Now consider the question: Is this reasonable? If the data were collected only for temperatures between $15\degree\text{C}$ and $30\degree\text{C}$, then predicting at $0\degree\text{C}$ is extrapolation and may not be valid.

Also, a regression model gives predictions, not exact answers. Real-world data always has variation because of many factors not included in the model. That is why residuals matter. They show how far the model is from the actual data.

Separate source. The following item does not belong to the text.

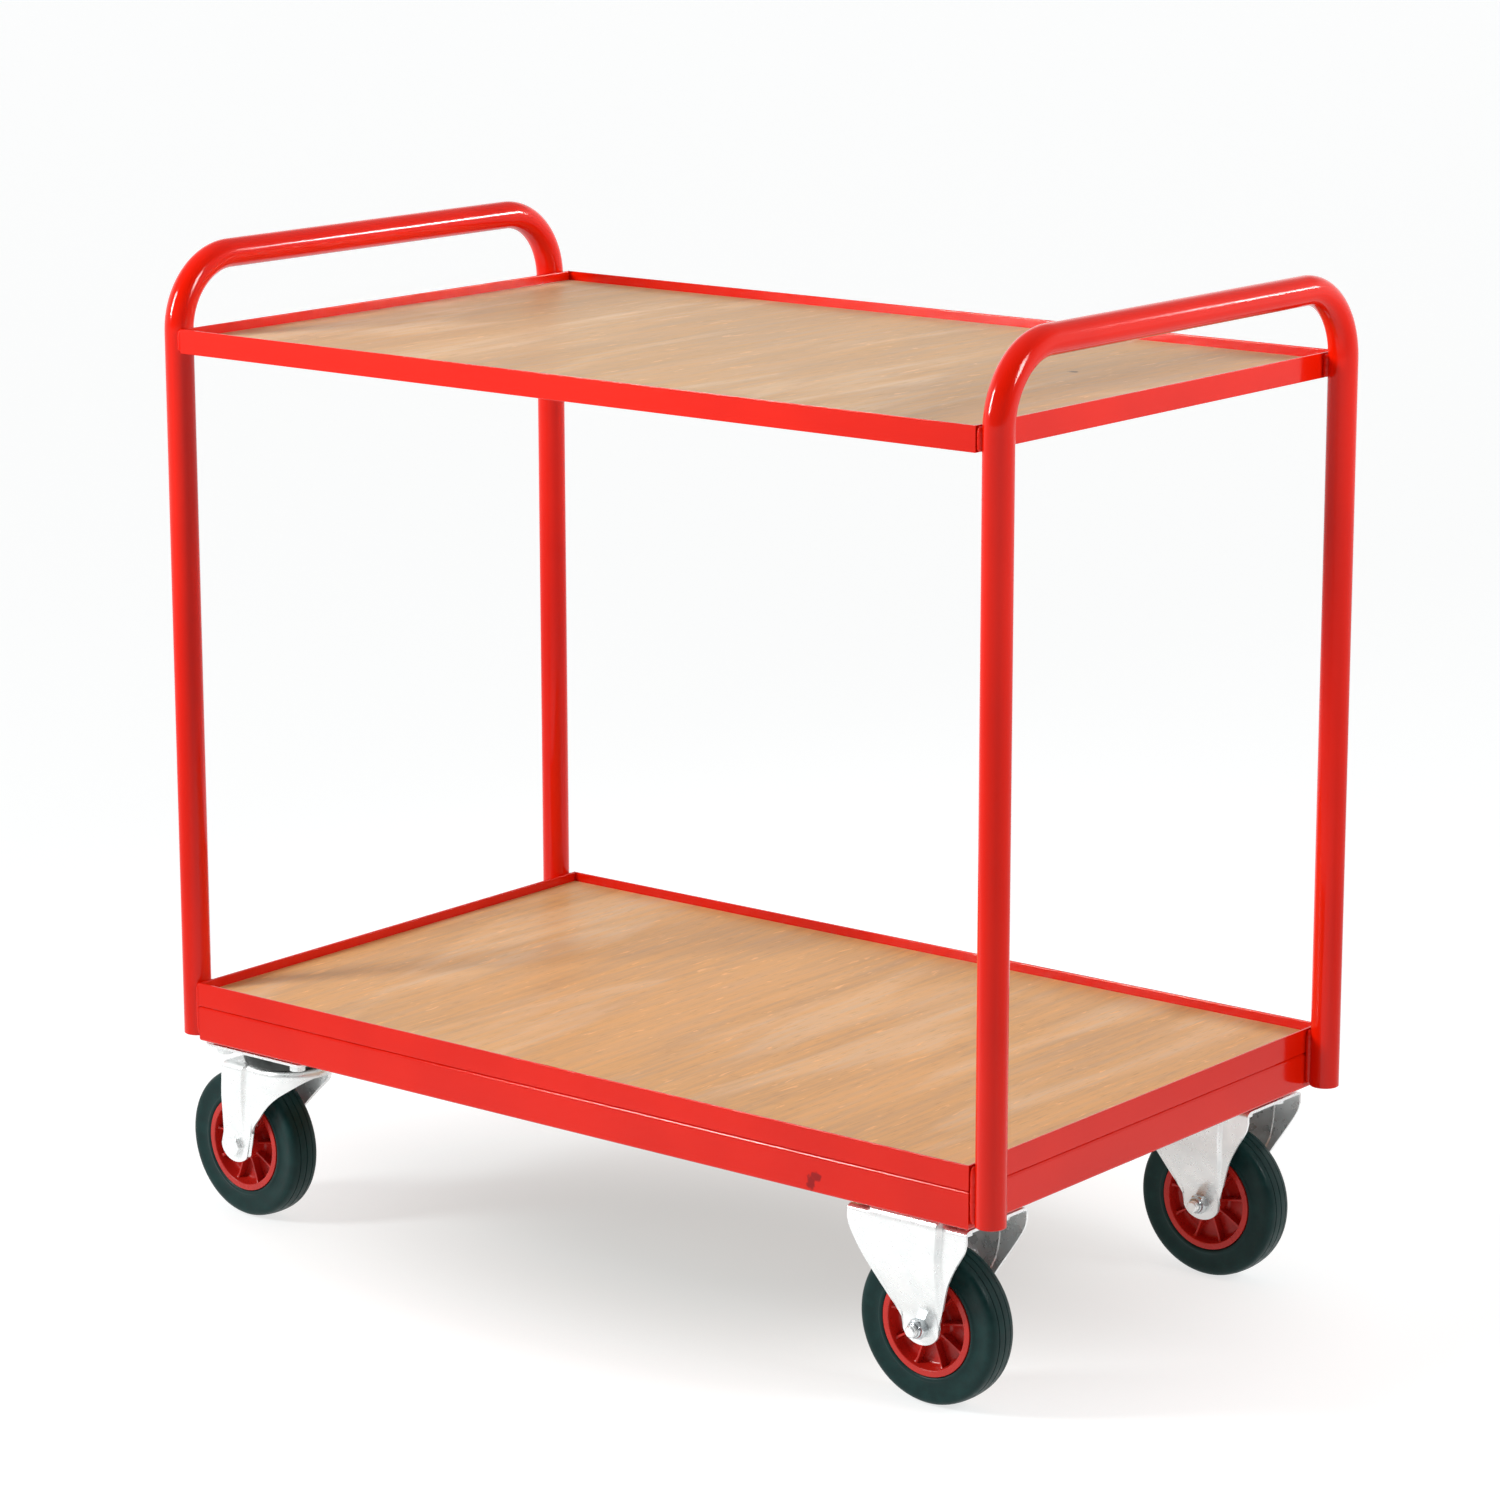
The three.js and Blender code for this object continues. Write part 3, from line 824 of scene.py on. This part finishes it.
def tyre(name):
    """A cushion tyre: bead beside the rim, slightly hollow side wall, fine grooves in the tread."""
    half = [
        (RIM_RADIUS + 0.2, 15.4), (52.3, 16.7), (53.1, 17.5), (54.3, 17.9), (55.7, 17.8),
        (56.7, 17.2), (57.9, 16.7), (61, 16.5), (65, 16.8), (69, 17.4), (72, 17.8),
        (74.4, 17.7), (76.6, 17.1), (78.4, 15.8), (79.5, 13.9), (80.1, 11.7), (80.4, 9.4),
        (80.42, 9.1), (80.3, 8.9), (79.7, 8.8), (79.7, 8.2), (80.5, 8.1), (80.62, 7.9),
        (80.8, 5), (80.95, 2.2), (80.97, 0.75), (80.85, 0.55), (80.2, 0.45),
    ]
    shape = Shape().lathe(mirrored(half), TYRE_SEGMENTS).moved(on_axle(name))
    stand_in(f"{name}_tyre", shape, "black_rubber")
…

A smaller residual means the prediction is closer to the observed value. A pattern in the residuals may also suggest that a linear model is not ideal.

Conclusion

Linear regression is a powerful way to turn data into a function model. It helps you find a line that best fits a scatter diagram, measure how strong the linear relationship is, and make predictions carefully. In IB Mathematics: Applications and Interpretation HL, you must not only calculate a regression line with technology, but also interpret it in context, check whether the model is suitable, and understand its limits. When used correctly, linear regression connects data, functions, and real-world decision-making in a clear and practical way. ✅

Study Notes

Linear regression finds a line of best fit for paired data.
The standard regression model is $\hat{y} = mx + c$.
Residuals are calculated using $y - \hat{y}$.
Least squares regression minimizes $\sum (y - \hat{y})^2$.
A scatter diagram helps decide whether a linear model is appropriate.
The correlation coefficient $r$ measures the strength and direction of a linear relationship.
The coefficient of determination $r^2$ shows how much variation is explained by the model.
Interpolation is usually more reliable than extrapolation.
Outliers can strongly affect the regression line.
Regression connects to functions because it creates a rule that predicts $\hat{y}$ from $x$.
Always interpret the slope and intercept in the context of the problem.
Technology is used to compute regression, but understanding the meaning is essential.